See the video segment of Becoming-Bodies
Re-Staging Identities
Performativity denotes an implicit relationality between or in between beings (Barad, 2008). It is not only the mind or words interacting but the body and movement. As an artist and dancer, I perform my-selves “through bodily encounters, where meaning exists between disrupting patterns of existence and knowledge.” At the same time, the indeterminacy of meaning-making opens “new and multiple configurations and intertextualities” (Gonick, 2013, p.73). Performative collage provides a way to assemble this visual, bodily, and textual interworking by juxtaposing “bits and pieces of performative scripts” (Cosenza, 2014, p. 155). In my encounter with the chairs, I begin with the acknowledgment that the chairs, as much as I have agency in the event (Pacini-Ketchabaw et al., 2017). Their presence, the chipping (lead) paint, and the instability/stability of their construction all come to bear not only on my movements and the flow and process of my thoughts about the chairs but further the inquiry and critique of my preconceived assumptions surrounding assumed constructs of identity.

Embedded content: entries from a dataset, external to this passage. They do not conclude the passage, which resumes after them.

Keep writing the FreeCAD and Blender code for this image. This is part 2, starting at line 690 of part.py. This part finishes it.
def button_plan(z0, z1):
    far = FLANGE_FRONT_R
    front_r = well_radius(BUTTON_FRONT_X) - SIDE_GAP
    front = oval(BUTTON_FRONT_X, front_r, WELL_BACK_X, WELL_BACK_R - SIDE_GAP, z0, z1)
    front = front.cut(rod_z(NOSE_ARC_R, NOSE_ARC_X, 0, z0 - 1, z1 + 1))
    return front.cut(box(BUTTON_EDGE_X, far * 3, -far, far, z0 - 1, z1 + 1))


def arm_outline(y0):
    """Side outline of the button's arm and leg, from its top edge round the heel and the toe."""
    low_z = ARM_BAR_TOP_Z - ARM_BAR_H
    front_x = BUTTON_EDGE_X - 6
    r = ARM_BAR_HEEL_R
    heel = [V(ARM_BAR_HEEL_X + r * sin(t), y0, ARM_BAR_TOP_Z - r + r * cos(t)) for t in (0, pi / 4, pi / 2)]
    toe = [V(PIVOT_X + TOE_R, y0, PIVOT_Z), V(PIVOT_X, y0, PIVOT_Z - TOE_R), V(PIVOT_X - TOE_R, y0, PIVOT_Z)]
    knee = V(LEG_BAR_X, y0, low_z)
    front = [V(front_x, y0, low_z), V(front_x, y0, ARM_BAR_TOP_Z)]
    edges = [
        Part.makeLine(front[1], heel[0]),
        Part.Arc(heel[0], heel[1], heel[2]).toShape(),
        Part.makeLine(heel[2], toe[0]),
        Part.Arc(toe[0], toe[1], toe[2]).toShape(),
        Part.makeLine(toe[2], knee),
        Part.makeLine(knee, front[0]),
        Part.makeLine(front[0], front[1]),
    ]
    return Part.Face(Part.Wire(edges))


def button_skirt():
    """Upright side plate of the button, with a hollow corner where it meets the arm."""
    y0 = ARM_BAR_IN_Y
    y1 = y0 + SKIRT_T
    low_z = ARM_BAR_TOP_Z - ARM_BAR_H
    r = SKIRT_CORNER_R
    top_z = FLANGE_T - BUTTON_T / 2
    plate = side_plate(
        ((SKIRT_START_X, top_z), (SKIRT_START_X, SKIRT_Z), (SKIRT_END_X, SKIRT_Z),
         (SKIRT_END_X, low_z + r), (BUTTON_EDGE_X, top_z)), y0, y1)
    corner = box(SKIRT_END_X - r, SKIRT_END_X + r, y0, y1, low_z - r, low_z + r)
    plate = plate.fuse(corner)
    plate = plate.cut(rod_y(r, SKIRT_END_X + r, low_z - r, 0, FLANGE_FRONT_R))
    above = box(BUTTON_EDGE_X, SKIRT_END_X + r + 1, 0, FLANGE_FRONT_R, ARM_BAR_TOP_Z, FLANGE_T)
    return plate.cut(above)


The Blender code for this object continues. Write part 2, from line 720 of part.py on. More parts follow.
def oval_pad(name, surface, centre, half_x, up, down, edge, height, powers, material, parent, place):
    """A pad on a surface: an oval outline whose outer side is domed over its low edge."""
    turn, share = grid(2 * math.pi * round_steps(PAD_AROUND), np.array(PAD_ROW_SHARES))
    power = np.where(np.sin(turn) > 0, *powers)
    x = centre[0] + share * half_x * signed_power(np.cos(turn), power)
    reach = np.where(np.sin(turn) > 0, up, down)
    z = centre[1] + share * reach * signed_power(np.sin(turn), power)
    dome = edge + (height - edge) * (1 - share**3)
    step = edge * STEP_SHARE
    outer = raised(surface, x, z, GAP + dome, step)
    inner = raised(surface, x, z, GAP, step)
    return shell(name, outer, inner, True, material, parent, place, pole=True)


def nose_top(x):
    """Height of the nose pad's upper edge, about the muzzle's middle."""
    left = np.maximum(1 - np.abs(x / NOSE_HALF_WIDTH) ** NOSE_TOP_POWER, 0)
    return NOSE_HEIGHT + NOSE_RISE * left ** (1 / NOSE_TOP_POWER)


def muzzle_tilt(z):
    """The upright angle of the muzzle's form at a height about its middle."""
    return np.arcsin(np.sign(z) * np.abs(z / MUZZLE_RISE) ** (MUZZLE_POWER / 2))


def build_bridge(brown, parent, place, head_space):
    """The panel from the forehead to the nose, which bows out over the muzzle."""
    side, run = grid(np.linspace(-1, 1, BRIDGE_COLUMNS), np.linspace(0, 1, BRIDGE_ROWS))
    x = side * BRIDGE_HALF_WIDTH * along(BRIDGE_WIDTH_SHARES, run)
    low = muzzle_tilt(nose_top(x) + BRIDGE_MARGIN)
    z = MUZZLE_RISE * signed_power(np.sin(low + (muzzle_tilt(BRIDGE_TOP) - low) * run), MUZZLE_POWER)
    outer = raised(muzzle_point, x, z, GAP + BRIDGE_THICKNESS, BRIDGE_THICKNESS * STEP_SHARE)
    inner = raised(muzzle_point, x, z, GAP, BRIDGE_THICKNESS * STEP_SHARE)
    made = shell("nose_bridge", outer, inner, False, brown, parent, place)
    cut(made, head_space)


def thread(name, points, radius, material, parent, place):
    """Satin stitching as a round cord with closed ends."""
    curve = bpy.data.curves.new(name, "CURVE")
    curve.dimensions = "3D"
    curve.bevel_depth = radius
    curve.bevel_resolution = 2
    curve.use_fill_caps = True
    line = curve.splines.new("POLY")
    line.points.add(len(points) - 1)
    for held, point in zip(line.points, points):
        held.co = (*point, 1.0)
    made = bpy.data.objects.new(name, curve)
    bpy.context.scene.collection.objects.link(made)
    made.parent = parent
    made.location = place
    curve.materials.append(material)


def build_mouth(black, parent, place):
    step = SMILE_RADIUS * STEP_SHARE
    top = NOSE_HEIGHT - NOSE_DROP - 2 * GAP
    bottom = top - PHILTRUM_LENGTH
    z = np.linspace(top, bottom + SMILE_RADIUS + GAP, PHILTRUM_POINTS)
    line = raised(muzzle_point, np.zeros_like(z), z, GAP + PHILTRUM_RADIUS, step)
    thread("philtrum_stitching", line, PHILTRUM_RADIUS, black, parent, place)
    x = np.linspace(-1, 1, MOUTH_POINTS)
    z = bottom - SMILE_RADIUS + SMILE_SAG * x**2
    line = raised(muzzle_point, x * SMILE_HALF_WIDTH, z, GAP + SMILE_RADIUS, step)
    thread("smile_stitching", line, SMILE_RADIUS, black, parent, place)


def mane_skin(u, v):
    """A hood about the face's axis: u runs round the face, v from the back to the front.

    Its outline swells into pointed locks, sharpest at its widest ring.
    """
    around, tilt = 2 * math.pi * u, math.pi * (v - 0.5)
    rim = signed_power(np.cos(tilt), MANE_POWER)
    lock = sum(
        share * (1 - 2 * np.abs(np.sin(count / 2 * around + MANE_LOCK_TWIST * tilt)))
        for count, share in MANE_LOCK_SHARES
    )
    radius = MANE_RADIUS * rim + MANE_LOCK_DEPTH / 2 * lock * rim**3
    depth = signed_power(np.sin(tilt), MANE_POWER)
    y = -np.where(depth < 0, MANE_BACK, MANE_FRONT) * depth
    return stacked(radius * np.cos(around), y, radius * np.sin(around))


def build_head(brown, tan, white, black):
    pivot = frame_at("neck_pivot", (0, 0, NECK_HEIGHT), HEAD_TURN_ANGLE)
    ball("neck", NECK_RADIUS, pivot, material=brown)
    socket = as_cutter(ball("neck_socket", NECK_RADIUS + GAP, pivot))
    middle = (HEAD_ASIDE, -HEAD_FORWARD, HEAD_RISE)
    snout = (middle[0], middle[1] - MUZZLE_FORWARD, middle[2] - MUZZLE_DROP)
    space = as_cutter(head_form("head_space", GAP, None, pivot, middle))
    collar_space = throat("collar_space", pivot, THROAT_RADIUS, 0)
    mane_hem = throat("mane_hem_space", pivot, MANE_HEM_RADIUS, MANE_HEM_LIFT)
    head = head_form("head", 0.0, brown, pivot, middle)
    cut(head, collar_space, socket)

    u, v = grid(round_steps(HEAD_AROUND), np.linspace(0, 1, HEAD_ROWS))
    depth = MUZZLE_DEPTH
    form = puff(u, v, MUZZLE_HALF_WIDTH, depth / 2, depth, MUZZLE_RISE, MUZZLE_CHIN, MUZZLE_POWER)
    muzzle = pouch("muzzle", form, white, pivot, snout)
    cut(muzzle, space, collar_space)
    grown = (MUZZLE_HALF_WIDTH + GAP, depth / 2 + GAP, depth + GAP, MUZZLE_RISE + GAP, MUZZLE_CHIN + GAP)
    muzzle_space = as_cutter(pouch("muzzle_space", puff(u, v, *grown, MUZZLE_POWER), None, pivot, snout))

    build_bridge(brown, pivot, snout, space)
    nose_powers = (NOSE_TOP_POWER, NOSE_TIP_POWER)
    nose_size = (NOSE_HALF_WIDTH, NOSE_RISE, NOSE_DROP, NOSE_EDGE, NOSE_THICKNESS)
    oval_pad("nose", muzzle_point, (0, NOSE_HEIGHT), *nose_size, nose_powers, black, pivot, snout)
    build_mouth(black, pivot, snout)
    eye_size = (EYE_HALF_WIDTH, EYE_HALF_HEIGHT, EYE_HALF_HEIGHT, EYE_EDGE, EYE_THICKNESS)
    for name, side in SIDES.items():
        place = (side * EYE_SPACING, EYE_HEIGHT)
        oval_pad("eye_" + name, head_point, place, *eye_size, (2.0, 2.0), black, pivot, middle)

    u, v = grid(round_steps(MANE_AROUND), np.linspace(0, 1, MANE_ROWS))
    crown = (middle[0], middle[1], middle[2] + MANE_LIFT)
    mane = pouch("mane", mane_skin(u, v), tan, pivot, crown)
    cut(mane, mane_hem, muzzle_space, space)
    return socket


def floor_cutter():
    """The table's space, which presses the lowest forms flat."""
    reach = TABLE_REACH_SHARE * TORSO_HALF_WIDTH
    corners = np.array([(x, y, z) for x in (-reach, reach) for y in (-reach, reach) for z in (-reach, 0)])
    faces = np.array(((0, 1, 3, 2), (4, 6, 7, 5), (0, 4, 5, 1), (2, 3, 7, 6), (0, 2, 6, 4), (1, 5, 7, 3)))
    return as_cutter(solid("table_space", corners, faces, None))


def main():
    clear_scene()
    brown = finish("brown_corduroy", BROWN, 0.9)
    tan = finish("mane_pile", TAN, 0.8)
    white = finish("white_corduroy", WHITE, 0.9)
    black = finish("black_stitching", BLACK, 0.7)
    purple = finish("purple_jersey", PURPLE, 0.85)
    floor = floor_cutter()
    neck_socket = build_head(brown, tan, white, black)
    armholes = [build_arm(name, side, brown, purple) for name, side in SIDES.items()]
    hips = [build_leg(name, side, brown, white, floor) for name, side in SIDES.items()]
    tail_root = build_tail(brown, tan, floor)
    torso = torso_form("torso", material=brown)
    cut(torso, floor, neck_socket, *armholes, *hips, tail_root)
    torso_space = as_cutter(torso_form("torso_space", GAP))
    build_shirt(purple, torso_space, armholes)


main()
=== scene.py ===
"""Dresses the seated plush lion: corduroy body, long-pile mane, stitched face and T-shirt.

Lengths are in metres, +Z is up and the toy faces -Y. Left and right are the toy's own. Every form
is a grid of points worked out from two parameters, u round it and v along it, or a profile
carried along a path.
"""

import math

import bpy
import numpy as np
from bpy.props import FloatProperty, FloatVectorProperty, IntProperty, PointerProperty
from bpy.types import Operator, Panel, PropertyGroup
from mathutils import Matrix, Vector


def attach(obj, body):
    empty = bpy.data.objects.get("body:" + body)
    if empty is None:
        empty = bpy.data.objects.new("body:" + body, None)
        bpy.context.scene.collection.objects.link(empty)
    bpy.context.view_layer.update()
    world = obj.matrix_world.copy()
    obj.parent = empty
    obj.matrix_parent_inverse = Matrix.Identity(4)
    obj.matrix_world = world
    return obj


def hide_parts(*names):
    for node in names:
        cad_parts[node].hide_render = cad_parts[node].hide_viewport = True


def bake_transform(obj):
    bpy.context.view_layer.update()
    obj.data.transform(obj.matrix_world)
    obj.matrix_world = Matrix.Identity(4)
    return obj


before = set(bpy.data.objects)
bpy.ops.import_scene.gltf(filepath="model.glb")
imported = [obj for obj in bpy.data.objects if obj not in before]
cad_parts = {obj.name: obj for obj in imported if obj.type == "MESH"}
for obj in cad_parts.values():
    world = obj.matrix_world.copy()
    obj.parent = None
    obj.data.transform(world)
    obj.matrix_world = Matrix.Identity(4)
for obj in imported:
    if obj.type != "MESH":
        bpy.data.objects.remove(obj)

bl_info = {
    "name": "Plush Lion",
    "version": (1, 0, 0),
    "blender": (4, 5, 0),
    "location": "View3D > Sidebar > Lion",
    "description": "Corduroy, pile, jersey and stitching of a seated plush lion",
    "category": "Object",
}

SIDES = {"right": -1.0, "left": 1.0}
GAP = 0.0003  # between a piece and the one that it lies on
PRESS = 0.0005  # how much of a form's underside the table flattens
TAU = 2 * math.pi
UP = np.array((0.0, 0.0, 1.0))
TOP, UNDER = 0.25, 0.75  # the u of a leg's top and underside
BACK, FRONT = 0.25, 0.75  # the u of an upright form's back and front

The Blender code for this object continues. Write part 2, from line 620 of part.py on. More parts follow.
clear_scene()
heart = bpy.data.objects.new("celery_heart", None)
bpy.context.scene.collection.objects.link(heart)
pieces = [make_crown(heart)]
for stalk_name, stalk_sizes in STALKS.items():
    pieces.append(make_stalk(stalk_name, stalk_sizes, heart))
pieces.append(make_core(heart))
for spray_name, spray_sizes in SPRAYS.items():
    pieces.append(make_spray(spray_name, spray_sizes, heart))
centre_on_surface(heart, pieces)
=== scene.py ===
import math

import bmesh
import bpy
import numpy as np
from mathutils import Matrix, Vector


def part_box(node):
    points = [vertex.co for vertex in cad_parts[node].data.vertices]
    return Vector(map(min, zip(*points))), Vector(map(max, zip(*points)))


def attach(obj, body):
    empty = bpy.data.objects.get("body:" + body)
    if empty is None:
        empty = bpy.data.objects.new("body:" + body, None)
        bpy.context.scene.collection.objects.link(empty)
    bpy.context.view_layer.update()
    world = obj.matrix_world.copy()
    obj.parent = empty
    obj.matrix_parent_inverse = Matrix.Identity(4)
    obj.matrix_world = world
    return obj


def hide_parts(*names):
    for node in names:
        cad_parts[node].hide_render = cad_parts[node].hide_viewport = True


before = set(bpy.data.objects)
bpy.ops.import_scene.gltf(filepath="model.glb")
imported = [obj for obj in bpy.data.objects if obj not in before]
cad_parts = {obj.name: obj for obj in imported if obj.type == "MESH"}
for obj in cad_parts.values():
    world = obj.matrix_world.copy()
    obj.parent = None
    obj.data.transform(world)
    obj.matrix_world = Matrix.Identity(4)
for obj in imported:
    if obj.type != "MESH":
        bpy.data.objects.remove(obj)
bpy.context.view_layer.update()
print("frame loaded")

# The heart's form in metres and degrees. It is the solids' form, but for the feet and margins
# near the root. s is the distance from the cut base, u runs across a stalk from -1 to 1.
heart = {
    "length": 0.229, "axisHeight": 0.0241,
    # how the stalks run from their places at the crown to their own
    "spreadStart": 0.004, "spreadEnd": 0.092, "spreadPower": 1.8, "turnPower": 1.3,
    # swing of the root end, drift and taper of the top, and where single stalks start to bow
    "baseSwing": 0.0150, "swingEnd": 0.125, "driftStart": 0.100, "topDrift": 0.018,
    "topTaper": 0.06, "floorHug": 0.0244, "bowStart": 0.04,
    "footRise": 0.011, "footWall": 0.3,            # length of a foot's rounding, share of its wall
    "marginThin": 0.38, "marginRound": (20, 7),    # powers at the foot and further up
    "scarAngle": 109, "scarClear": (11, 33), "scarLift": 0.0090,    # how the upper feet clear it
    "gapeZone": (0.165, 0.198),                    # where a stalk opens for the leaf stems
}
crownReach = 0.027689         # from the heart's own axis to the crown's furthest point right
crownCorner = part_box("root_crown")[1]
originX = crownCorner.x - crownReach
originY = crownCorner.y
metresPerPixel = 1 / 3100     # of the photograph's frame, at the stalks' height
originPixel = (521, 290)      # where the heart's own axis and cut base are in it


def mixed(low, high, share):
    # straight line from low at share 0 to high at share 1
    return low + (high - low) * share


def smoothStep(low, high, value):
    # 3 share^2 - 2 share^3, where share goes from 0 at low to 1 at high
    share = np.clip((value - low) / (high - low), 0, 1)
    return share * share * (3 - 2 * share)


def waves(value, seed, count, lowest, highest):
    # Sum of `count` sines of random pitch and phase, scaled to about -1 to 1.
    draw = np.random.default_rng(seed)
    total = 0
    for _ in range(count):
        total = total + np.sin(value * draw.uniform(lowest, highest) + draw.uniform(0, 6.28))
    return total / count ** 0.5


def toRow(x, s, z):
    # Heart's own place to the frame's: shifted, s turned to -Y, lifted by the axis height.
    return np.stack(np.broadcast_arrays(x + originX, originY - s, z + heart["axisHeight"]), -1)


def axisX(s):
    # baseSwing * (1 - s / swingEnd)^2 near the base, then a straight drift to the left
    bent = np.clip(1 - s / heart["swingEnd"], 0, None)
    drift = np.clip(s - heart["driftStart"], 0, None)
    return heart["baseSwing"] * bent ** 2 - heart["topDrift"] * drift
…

I move a chair, placing them next to each other. My movements change, and my body stretches in new ways and extends further over the unique shape. I add another chair and then another; each chair lends a new shape to dance with: on, around, within, and under. There are innumerable combinations of chairs and movement in this space. The chairs waiting on the sides gradually join in the imbrication of legs, wood, and peeling paint. Some chairs lack integral strength and are lent stability by others. If possible, the chairs would move and shift around me as I entwine and enmesh in their movements. I pause between the shifting of each chair, box, or stool to take a picture with my Stop Motion App to later playback the chairs moving ‘on their own’: a kind of parody of their agency.